Experimental Measurements and Computations for Clarifying Nearly Complete Air-Insulation Obtained by the Concept of Colliding Pulsed Supermulti-Jets

In our previous papers, a new concept of a compressive combustion engine (Fugine) was proposed based on the collision of pulsed supermulti-jets, which can enclose the burned gas around the chamber center leading to an air-insulation effect and also a lower exhaust gas temperature due to high single-point compression. In order to examine the compression level and air-insulation effect as basic data for application to automobiles, aircraft, and rockets, a prototype engine based on the concept, i.e., a piston-less prototype engine with collision of bi-octagonal pulsed multi-jets from fourteen nozzles, was developed.
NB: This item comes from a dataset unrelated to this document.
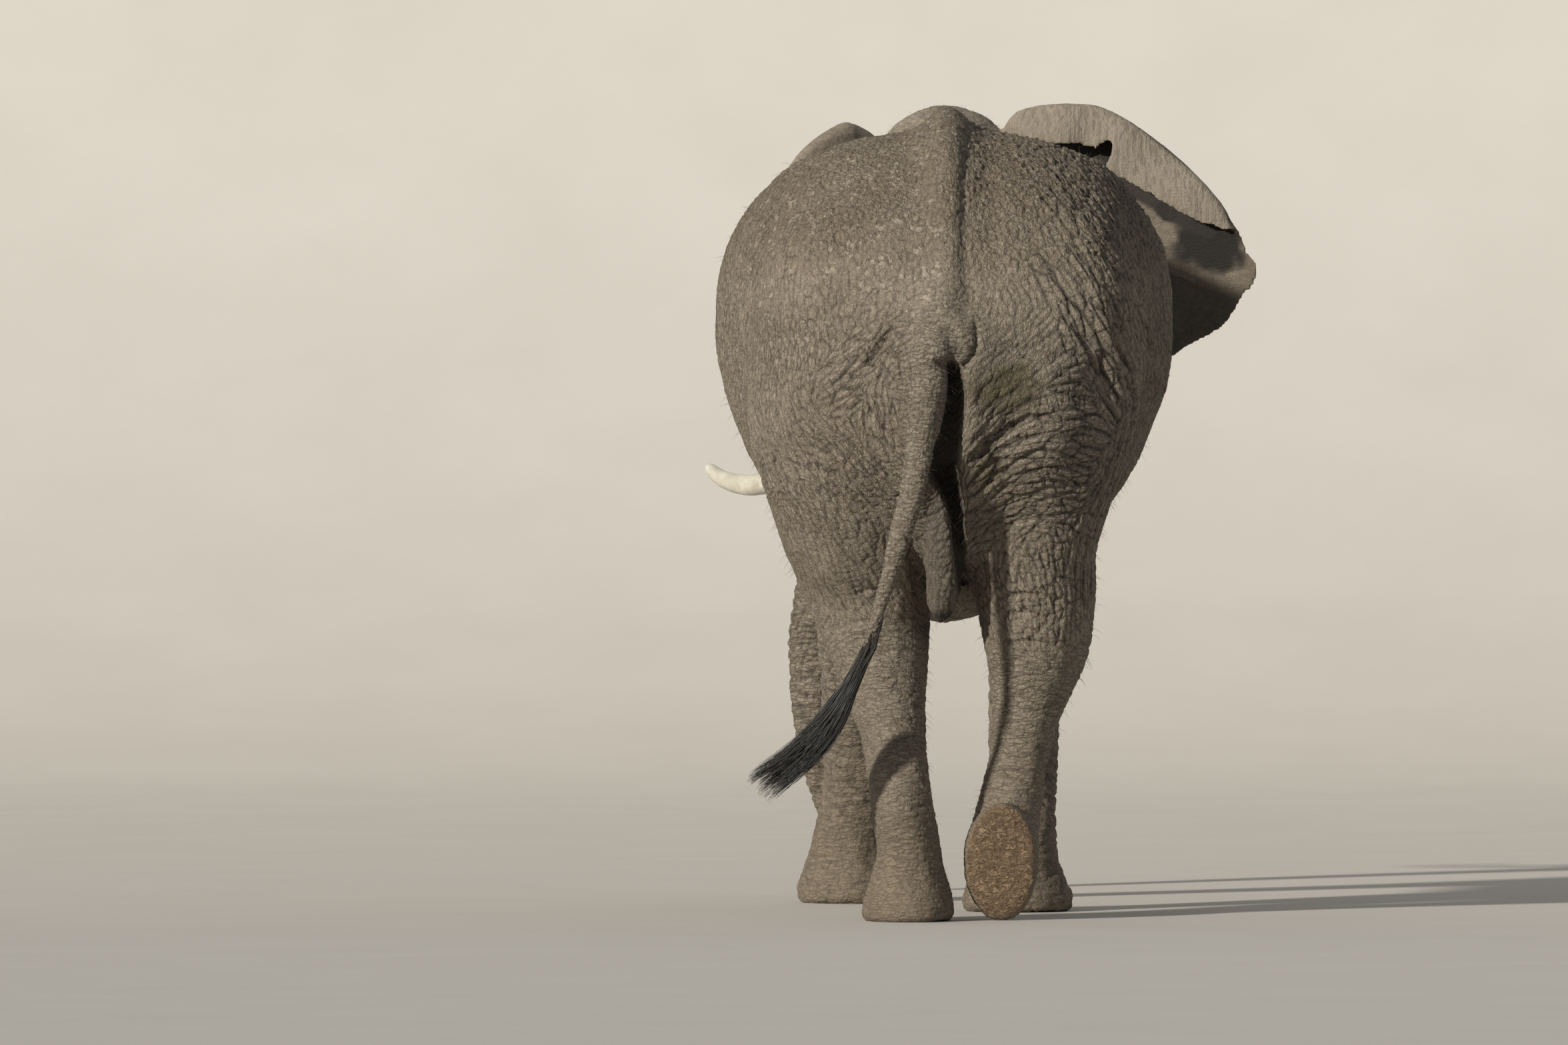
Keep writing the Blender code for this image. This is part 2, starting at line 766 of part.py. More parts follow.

Some combustion results [Naitoh et al. SAE paper, 2016] were recently reported. However, there was only one measurement of wall temperature and pressure in the previous report. Thus, in this paper, more experimental data for pressures and temperatures on chamber walls and exhaust temperatures, are presented for the prototype engine. First, pressure over 0.6MPa was measured on the chamber wall. A nearly complete air insulation effect was presumably obtained based on the experimental data for temperature measured on the chamber wall. The measured exhaust temperature was at an intermediate level around 700K. Experimental data are also presented for the air-insulation effect on a small solid wall located downstream from the collision point of the supermulti-jets. Unsteady three-dimensional computations of compressible flow also indicate that the experimental result of 0.6 MPa at the cylinder wall implies pressure of about 5 MPa at the collision point of the jets. The potential for high thermal efficiency is evaluated on the basis of the data.